»»

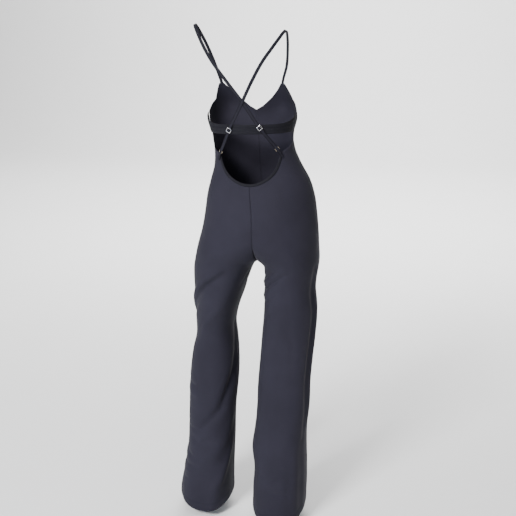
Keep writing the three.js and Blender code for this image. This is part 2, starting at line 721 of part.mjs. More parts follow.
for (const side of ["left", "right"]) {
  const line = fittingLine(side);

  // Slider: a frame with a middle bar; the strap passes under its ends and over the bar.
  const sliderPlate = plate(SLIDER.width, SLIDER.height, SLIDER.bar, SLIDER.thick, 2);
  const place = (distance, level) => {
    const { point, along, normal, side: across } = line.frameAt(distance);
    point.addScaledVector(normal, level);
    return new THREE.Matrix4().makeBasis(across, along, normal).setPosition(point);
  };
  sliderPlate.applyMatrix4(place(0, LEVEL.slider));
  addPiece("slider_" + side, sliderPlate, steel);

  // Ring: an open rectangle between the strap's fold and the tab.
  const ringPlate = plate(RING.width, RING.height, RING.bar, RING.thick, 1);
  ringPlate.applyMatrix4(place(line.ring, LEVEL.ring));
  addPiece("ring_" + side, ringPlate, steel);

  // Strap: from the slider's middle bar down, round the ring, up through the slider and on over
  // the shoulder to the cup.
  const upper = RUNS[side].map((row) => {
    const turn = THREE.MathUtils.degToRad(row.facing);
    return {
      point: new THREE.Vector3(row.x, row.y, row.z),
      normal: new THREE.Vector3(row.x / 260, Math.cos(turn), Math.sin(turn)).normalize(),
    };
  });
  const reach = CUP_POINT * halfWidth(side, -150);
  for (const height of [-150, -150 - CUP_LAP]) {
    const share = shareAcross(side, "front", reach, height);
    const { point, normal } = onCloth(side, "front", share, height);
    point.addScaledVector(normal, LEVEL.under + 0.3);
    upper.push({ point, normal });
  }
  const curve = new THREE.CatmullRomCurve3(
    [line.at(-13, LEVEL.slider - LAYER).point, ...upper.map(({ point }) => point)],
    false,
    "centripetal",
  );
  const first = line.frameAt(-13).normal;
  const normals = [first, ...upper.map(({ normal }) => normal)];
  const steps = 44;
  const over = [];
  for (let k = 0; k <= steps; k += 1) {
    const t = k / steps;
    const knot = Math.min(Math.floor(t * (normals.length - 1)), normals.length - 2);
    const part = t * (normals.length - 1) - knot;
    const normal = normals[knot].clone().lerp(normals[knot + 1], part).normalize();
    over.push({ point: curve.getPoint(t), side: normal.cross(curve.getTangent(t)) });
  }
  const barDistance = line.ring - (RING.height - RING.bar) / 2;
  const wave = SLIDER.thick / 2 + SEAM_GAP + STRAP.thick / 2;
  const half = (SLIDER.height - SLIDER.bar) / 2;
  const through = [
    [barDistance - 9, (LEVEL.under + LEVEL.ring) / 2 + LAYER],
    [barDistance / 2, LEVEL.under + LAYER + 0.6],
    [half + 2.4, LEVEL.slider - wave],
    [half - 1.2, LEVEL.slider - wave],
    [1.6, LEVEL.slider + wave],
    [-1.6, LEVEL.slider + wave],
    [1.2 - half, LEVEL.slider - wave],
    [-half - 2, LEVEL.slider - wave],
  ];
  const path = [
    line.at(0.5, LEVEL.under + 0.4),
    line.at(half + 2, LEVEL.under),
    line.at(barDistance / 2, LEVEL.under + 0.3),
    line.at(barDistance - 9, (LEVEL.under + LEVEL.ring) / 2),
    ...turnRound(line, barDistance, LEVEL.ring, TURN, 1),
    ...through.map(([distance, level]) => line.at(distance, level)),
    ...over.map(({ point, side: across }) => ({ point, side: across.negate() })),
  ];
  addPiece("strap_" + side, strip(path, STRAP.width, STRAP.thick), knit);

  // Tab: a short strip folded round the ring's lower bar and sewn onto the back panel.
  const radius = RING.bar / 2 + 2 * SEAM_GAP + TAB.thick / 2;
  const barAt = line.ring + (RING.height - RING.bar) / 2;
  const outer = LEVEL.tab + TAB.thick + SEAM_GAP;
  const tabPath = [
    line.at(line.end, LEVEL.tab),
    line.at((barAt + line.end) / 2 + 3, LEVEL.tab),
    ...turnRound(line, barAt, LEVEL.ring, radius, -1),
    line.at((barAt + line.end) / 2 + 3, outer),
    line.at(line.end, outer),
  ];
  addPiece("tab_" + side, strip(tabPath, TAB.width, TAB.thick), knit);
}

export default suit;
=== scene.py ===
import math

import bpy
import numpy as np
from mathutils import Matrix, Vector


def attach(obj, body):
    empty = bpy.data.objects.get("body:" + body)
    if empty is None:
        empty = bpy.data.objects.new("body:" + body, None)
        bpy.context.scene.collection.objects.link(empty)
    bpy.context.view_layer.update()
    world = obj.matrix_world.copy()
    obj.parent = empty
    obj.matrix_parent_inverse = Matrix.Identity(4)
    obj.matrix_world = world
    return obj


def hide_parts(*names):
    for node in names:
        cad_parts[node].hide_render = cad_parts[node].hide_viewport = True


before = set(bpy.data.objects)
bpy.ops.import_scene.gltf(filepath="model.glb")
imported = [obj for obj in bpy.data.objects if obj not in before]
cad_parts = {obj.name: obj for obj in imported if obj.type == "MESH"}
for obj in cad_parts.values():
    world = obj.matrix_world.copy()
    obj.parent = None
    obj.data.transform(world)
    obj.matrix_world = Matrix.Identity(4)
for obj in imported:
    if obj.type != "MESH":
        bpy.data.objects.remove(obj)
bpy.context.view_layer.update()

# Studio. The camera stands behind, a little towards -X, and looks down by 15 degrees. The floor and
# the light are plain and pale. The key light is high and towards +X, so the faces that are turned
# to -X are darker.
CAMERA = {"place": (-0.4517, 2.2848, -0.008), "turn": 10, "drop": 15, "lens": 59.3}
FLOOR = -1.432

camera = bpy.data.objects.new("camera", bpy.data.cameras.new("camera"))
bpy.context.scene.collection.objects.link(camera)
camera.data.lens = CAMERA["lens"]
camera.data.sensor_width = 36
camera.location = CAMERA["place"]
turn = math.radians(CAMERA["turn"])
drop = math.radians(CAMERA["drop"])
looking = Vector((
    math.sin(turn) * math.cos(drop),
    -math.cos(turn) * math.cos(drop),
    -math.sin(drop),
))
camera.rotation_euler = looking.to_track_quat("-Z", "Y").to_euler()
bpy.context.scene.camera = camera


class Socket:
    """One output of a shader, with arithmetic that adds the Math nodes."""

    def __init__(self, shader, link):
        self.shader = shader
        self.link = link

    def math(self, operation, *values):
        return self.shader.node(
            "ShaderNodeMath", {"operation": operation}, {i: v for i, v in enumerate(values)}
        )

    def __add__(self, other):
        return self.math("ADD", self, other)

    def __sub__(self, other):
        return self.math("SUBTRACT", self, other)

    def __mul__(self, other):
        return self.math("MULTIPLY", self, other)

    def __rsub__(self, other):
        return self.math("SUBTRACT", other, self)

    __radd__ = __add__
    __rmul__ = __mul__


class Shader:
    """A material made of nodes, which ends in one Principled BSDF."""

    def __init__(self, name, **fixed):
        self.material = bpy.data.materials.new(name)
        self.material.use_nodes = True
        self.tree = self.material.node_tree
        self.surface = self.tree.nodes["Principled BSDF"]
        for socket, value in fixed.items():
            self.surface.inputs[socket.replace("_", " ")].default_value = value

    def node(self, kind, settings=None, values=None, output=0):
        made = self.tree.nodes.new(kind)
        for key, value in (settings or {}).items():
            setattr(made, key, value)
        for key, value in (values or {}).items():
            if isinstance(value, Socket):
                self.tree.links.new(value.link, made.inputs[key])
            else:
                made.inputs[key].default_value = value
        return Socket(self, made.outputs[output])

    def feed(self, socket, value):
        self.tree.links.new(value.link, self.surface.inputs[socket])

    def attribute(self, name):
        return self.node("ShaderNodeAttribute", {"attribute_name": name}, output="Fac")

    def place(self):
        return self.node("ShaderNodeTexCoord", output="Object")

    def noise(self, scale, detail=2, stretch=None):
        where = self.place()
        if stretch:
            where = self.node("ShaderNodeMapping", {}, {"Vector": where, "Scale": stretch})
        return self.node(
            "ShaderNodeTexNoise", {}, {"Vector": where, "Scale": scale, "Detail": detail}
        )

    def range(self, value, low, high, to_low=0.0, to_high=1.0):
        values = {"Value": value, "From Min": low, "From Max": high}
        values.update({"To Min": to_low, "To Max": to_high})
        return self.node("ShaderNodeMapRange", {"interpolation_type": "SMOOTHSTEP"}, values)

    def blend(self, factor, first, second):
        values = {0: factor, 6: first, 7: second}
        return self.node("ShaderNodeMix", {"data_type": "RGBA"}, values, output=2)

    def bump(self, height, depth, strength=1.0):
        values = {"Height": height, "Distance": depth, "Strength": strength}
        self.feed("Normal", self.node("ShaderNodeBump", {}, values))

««

Your instructions: Return nothing but the lines from the first line of the listing through the line with "side, ringPlate, steel);", please, keeping every one of them unchanged.

Task solution:
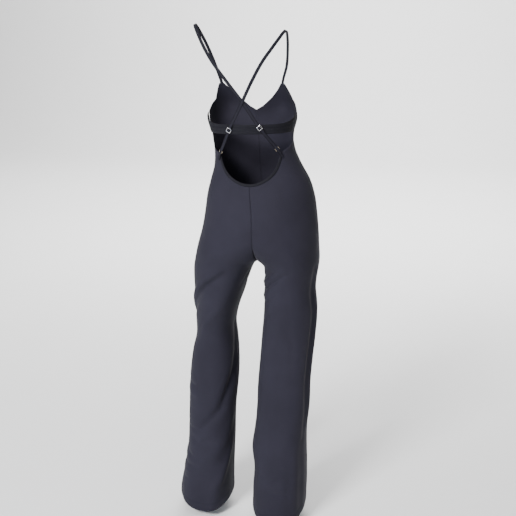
Keep writing the three.js and Blender code for this image. This is part 2, starting at line 721 of part.mjs. More parts follow.
for (const side of ["left", "right"]) {
  const line = fittingLine(side);

  // Slider: a frame with a middle bar; the strap passes under its ends and over the bar.
  const sliderPlate = plate(SLIDER.width, SLIDER.height, SLIDER.bar, SLIDER.thick, 2);
  const place = (distance, level) => {
    const { point, along, normal, side: across } = line.frameAt(distance);
    point.addScaledVector(normal, level);
    return new THREE.Matrix4().makeBasis(across, along, normal).setPosition(point);
  };
  sliderPlate.applyMatrix4(place(0, LEVEL.slider));
  addPiece("slider_" + side, sliderPlate, steel);

  // Ring: an open rectangle between the strap's fold and the tab.
  const ringPlate = plate(RING.width, RING.height, RING.bar, RING.thick, 1);
  ringPlate.applyMatrix4(place(line.ring, LEVEL.ring));
  addPiece("ring_" + side, ringPlate, steel);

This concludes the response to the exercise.